**Exercise aim:** Output only the lines running from the line bearing "clear_scene()" through the line bearing "NODES[node].hide_render = NODES[node].hide_viewport", character for character.

**Recorded information:**
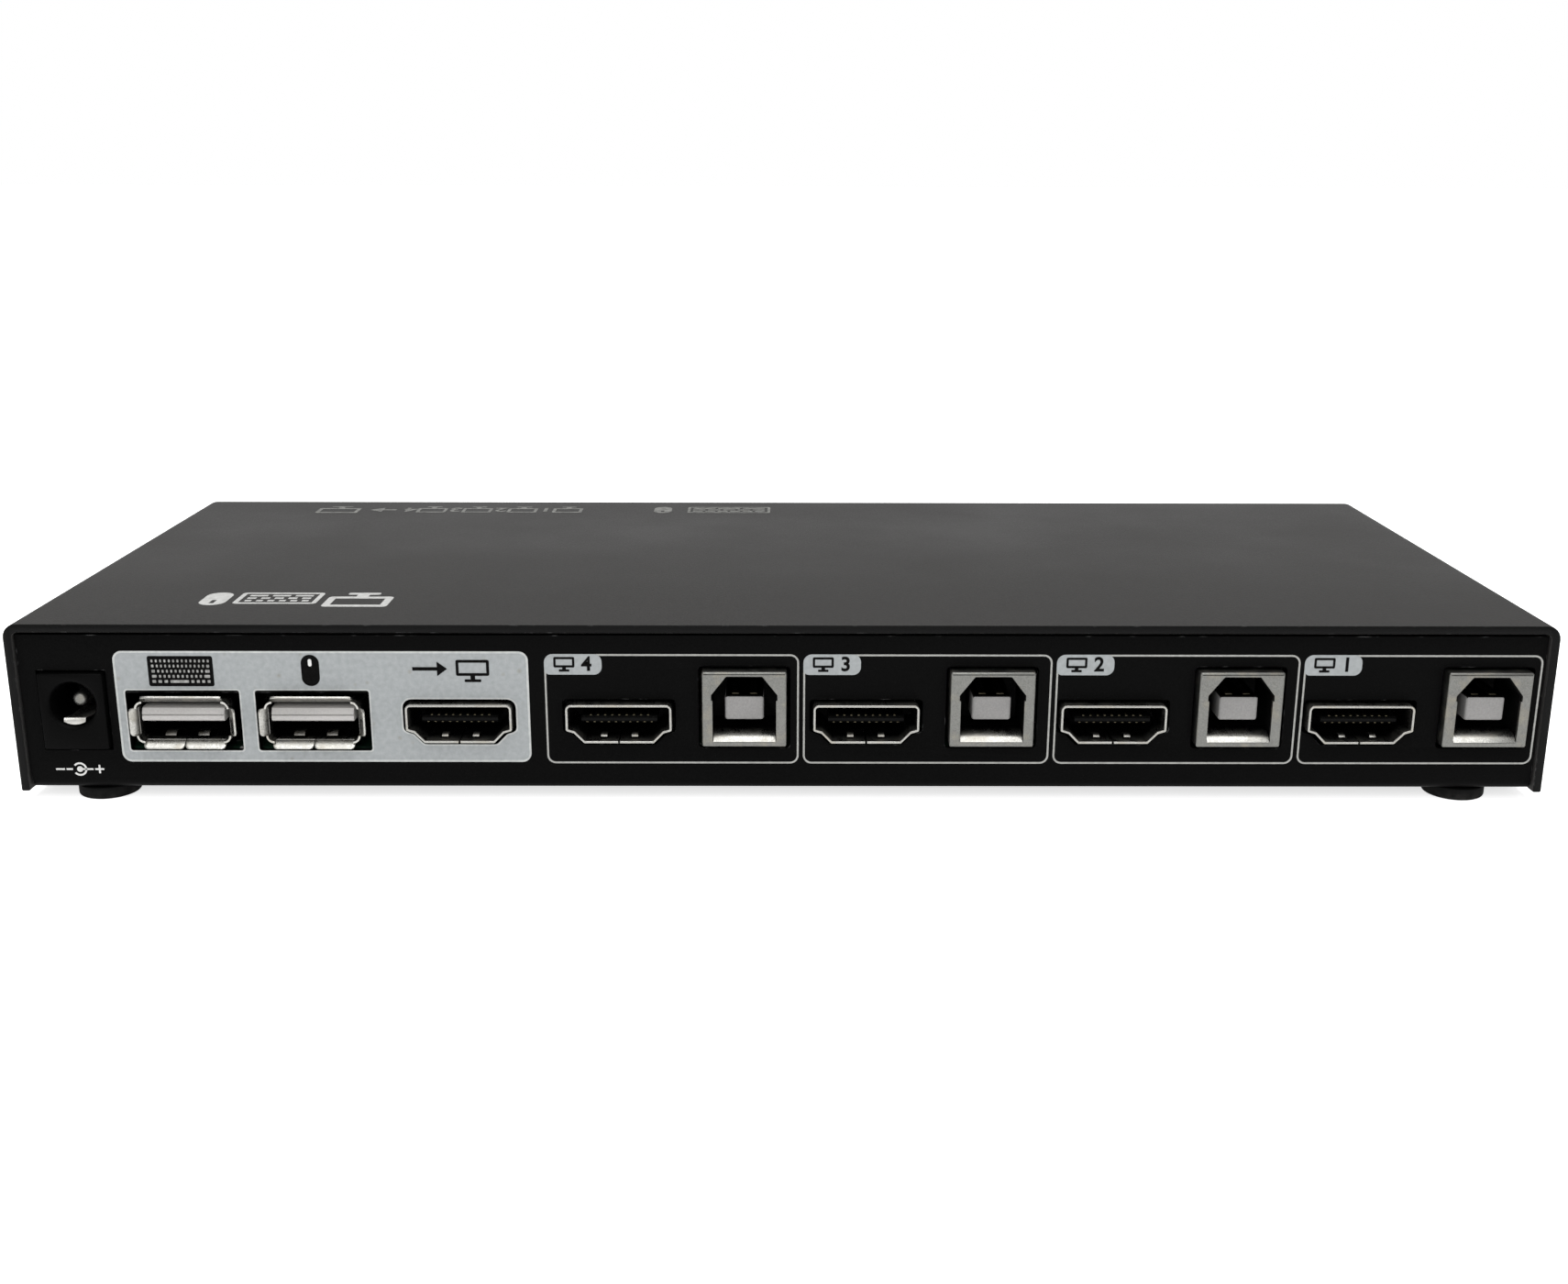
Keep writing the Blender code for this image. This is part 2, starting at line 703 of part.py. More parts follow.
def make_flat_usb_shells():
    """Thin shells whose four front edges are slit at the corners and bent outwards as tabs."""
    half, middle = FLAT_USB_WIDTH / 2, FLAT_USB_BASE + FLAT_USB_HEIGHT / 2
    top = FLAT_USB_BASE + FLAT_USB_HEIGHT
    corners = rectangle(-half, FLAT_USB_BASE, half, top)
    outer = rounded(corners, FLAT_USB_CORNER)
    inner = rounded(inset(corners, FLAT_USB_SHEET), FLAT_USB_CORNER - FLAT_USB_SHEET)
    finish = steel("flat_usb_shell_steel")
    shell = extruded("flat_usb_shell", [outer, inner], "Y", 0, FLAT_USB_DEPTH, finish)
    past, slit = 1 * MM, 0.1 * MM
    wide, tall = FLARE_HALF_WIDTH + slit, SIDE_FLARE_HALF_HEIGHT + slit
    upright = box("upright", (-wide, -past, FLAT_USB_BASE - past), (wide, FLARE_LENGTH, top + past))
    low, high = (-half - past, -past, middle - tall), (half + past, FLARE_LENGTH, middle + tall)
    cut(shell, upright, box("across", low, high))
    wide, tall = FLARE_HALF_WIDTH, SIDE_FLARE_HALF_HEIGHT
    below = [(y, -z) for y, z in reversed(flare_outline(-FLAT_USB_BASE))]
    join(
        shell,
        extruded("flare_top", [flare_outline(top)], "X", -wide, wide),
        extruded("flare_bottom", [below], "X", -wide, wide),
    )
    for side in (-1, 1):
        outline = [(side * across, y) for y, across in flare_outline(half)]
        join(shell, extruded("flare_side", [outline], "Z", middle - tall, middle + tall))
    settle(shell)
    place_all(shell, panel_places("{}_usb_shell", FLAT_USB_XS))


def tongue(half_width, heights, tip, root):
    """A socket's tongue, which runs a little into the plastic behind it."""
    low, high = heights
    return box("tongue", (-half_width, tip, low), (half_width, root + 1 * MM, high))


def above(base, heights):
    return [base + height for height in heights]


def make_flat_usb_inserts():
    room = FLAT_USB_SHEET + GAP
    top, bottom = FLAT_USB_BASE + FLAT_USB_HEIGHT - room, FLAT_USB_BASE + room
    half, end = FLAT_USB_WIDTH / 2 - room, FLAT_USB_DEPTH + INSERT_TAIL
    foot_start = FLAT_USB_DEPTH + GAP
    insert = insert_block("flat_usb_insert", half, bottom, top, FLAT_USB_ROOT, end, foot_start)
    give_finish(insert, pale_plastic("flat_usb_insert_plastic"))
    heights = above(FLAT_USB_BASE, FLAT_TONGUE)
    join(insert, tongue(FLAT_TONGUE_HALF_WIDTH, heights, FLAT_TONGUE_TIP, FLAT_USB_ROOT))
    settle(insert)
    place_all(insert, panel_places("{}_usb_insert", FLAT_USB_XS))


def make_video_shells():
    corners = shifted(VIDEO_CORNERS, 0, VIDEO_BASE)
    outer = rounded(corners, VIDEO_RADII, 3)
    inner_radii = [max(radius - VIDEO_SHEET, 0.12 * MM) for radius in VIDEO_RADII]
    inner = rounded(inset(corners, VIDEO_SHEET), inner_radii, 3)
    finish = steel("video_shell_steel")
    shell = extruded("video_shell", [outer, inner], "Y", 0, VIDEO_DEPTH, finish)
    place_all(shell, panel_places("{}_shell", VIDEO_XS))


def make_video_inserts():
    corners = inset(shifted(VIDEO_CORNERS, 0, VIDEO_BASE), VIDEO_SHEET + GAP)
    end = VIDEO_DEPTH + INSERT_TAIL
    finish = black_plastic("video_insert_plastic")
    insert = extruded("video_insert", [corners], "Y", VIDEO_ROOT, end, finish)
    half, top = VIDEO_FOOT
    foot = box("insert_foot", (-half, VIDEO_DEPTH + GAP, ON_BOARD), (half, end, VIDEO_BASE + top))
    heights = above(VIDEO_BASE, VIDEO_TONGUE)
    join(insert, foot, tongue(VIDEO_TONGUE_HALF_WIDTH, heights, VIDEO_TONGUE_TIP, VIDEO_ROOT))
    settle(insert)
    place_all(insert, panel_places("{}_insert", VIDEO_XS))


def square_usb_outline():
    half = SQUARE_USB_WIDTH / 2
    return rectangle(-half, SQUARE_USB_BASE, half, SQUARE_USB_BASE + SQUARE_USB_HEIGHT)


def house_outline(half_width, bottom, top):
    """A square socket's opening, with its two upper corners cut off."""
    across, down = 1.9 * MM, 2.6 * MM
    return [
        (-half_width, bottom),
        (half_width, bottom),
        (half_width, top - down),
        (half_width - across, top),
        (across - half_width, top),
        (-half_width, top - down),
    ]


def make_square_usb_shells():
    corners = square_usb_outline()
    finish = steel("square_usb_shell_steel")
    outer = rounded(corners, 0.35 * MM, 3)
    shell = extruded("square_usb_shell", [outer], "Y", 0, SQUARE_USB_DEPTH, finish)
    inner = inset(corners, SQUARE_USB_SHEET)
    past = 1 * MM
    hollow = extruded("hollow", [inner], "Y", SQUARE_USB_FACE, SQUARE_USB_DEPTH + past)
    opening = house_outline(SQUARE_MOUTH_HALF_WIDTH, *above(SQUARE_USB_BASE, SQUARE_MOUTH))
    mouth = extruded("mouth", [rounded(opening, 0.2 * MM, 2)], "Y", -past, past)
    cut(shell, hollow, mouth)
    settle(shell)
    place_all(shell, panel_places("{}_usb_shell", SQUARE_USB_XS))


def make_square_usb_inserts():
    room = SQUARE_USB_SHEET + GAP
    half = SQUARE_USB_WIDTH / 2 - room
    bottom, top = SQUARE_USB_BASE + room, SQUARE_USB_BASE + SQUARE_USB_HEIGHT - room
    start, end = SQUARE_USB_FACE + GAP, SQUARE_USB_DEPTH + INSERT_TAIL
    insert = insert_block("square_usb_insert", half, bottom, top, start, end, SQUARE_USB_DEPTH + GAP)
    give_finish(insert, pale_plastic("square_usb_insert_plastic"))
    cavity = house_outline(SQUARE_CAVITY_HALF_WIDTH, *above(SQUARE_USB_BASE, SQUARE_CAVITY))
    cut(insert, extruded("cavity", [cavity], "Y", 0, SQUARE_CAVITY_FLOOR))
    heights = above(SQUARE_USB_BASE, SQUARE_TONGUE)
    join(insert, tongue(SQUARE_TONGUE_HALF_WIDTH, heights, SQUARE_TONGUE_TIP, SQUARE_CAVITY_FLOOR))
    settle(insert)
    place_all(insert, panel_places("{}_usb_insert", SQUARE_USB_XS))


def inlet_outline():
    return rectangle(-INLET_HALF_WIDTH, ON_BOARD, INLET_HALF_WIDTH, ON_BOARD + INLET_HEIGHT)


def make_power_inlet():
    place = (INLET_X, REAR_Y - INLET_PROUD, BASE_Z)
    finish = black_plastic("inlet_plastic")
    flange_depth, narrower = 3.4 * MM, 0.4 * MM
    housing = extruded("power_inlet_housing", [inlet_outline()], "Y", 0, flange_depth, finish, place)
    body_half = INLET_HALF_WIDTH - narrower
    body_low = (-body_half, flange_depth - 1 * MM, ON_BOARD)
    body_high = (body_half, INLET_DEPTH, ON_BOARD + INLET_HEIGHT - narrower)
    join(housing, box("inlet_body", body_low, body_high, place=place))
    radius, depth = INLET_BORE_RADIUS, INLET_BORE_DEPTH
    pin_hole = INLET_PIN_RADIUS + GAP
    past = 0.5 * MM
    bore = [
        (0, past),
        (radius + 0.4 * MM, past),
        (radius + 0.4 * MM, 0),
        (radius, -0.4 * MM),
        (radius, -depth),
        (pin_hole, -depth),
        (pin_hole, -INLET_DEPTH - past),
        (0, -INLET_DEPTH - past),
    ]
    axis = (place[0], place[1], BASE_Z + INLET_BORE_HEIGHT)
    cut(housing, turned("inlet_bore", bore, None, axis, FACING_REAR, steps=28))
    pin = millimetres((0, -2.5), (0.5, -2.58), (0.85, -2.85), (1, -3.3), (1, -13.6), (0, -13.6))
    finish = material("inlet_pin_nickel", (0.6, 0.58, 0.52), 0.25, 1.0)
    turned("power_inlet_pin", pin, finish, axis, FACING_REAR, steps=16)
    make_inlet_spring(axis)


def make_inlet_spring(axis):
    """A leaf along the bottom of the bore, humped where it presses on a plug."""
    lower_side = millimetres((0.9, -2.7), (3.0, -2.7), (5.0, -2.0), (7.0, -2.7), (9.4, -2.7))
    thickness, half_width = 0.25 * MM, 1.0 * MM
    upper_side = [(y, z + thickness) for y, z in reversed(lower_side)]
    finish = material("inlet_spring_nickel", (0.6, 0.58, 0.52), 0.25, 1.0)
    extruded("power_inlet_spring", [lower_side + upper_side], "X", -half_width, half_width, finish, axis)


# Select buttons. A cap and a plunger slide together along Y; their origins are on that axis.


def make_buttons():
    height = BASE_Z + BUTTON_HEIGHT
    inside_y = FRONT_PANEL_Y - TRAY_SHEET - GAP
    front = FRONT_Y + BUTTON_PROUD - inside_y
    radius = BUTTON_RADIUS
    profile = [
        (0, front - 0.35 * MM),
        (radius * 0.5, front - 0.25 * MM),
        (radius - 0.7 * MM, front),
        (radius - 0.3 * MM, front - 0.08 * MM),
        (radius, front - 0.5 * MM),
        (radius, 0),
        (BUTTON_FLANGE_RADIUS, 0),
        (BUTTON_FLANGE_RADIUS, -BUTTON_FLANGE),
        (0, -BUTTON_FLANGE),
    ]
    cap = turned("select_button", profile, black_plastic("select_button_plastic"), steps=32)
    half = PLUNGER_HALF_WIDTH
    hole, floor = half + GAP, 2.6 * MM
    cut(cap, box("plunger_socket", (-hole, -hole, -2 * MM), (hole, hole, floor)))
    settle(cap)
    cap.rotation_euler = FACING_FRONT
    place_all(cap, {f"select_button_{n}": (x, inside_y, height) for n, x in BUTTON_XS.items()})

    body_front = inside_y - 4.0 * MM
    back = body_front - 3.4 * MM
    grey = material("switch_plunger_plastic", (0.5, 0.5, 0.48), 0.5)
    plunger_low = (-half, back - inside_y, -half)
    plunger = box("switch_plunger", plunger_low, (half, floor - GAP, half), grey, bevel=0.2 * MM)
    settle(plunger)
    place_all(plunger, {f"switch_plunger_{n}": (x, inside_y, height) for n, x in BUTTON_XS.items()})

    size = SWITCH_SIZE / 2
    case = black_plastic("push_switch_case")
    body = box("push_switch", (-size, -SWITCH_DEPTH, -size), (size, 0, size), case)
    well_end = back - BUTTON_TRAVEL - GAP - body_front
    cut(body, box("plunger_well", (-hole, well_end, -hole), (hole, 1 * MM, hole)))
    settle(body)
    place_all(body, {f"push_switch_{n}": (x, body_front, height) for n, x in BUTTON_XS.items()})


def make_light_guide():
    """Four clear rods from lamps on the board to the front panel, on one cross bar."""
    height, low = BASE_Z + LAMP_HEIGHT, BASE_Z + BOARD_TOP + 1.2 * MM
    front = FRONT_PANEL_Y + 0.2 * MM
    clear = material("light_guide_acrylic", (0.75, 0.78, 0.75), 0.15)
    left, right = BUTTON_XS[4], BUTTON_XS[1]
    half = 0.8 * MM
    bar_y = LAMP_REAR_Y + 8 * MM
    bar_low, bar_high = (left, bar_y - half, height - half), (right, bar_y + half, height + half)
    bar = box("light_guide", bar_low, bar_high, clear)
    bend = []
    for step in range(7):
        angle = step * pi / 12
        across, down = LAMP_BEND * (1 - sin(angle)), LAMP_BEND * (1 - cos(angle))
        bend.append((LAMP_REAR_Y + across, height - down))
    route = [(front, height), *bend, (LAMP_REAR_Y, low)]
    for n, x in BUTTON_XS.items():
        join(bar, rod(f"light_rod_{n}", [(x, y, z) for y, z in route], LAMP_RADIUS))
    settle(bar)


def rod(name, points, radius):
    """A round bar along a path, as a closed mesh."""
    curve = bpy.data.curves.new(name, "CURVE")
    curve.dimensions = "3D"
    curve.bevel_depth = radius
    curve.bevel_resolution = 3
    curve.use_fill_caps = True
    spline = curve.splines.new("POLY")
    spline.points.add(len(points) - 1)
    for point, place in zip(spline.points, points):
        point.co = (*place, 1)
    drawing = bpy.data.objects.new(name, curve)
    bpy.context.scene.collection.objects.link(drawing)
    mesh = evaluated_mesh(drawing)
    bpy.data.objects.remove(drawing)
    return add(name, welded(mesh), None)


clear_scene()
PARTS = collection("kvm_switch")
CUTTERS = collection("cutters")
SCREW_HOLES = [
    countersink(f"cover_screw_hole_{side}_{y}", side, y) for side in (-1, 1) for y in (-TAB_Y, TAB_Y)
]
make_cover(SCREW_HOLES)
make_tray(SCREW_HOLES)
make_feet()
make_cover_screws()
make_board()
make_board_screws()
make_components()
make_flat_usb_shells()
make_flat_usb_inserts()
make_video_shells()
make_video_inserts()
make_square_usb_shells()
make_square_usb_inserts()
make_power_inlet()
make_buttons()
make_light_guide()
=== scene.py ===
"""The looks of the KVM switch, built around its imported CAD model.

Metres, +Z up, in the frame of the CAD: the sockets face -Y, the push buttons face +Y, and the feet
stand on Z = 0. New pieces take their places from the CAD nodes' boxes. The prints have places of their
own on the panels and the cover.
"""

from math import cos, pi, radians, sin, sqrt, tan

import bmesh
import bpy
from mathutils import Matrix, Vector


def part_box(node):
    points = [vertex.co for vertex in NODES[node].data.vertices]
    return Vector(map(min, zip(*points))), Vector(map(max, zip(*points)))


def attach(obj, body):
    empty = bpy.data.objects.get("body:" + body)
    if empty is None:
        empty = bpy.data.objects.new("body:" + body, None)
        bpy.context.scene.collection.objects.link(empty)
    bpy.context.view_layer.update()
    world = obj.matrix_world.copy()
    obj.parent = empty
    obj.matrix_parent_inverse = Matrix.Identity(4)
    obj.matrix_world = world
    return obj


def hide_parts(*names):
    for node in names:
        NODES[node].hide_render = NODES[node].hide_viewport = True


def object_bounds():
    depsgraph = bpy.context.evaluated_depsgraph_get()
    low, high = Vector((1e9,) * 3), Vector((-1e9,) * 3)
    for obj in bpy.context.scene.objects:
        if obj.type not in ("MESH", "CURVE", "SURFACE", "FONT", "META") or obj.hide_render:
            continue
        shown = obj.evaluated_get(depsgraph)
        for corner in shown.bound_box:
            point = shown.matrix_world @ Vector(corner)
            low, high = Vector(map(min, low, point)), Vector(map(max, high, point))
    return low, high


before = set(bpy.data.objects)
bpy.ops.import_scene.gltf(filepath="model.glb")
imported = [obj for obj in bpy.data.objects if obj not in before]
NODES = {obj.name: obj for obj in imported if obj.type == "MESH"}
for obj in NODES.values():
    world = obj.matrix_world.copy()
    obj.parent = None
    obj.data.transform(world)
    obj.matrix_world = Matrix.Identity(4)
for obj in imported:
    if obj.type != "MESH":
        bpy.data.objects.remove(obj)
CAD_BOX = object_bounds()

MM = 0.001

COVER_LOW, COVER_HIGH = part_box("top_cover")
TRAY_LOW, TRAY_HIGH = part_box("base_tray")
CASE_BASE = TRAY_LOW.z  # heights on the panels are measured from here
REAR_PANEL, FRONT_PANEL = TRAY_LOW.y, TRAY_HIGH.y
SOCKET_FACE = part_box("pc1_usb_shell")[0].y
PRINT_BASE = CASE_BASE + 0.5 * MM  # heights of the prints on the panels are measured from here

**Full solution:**
clear_scene()
PARTS = collection("kvm_switch")
CUTTERS = collection("cutters")
SCREW_HOLES = [
    countersink(f"cover_screw_hole_{side}_{y}", side, y) for side in (-1, 1) for y in (-TAB_Y, TAB_Y)
]
make_cover(SCREW_HOLES)
make_tray(SCREW_HOLES)
make_feet()
make_cover_screws()
make_board()
make_board_screws()
make_components()
make_flat_usb_shells()
make_flat_usb_inserts()
make_video_shells()
make_video_inserts()
make_square_usb_shells()
make_square_usb_inserts()
make_power_inlet()
make_buttons()
make_light_guide()
=== scene.py ===
"""The looks of the KVM switch, built around its imported CAD model.

Metres, +Z up, in the frame of the CAD: the sockets face -Y, the push buttons face +Y, and the feet
stand on Z = 0. New pieces take their places from the CAD nodes' boxes. The prints have places of their
own on the panels and the cover.
"""

from math import cos, pi, radians, sin, sqrt, tan

import bmesh
import bpy
from mathutils import Matrix, Vector


def part_box(node):
    points = [vertex.co for vertex in NODES[node].data.vertices]
    return Vector(map(min, zip(*points))), Vector(map(max, zip(*points)))


def attach(obj, body):
    empty = bpy.data.objects.get("body:" + body)
    if empty is None:
        empty = bpy.data.objects.new("body:" + body, None)
        bpy.context.scene.collection.objects.link(empty)
    bpy.context.view_layer.update()
    world = obj.matrix_world.copy()
    obj.parent = empty
    obj.matrix_parent_inverse = Matrix.Identity(4)
    obj.matrix_world = world
    return obj


def hide_parts(*names):
    for node in names:
        NODES[node].hide_render = NODES[node].hide_viewport = True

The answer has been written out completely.